◆ **Source material**
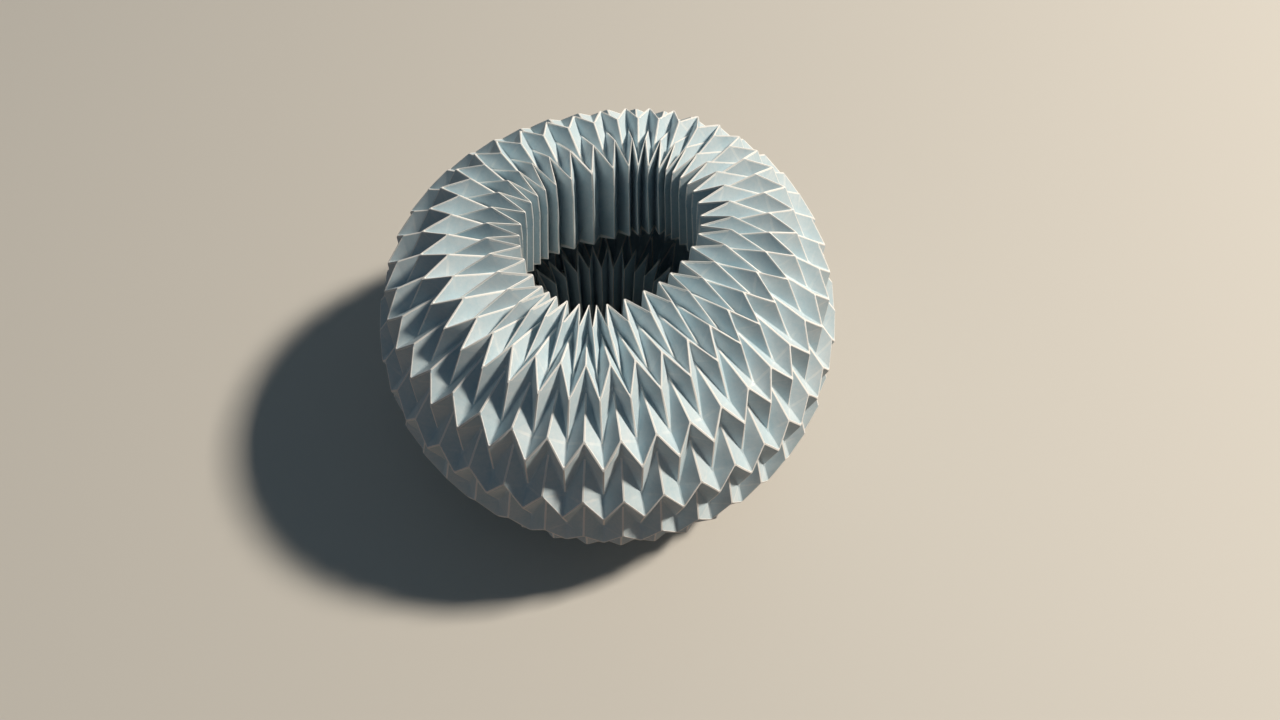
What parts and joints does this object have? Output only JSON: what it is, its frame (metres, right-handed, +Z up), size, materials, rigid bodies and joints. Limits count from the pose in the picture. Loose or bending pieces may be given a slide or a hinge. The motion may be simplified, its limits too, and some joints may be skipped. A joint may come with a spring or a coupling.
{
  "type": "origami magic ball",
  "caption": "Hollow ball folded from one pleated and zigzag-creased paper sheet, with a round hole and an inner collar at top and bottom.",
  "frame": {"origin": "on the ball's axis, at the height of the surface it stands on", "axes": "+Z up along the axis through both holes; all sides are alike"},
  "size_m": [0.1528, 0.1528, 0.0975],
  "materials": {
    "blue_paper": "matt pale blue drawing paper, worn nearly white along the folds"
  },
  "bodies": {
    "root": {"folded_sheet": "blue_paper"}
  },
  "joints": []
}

◆ **What you will do**
Copy the material above, line for line.

◆ **Response**
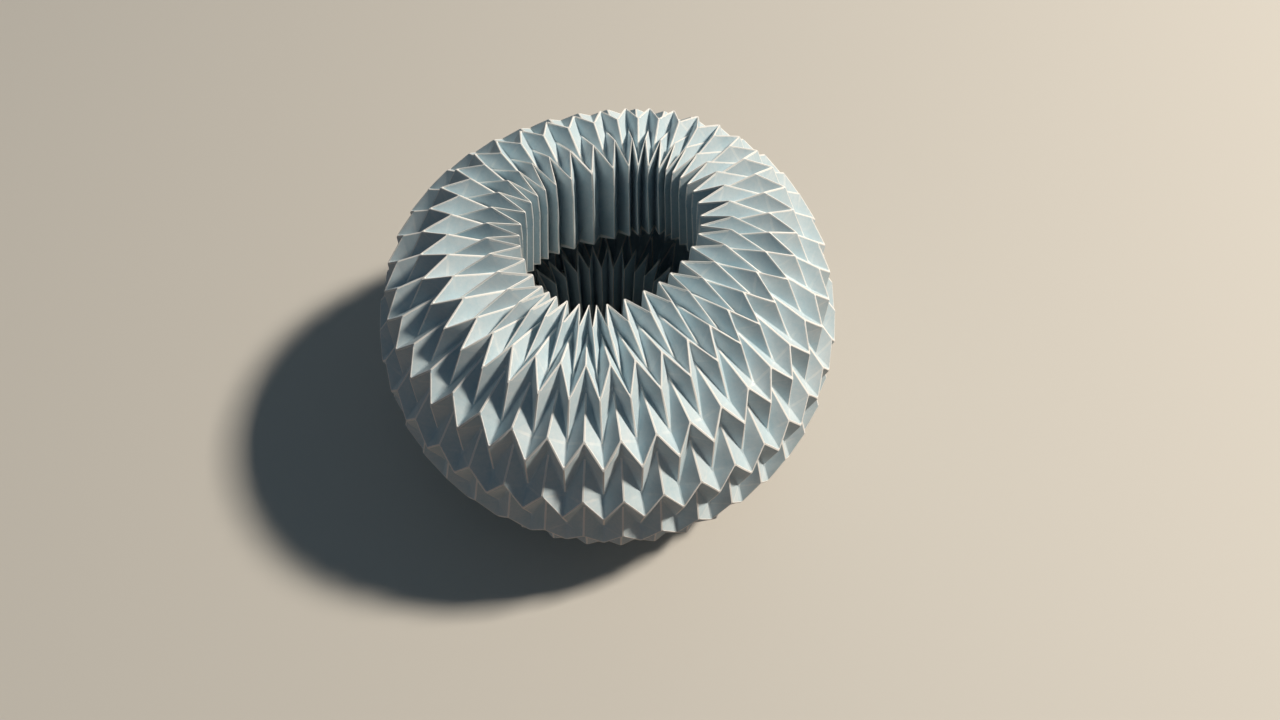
What parts and joints does this object have? Output only JSON: what it is, its frame (metres, right-handed, +Z up), size, materials, rigid bodies and joints. Limits count from the pose in the picture. Loose or bending pieces may be given a slide or a hinge. The motion may be simplified, its limits too, and some joints may be skipped. A joint may come with a spring or a coupling.
{
  "type": "origami magic ball",
  "caption": "Hollow ball folded from one pleated and zigzag-creased paper sheet, with a round hole and an inner collar at top and bottom.",
  "frame": {"origin": "on the ball's axis, at the height of the surface it stands on", "axes": "+Z up along the axis through both holes; all sides are alike"},
  "size_m": [0.1528, 0.1528, 0.0975],
  "materials": {
    "blue_paper": "matt pale blue drawing paper, worn nearly white along the folds"
  },
  "bodies": {
    "root": {"folded_sheet": "blue_paper"}
  },
  "joints": []
}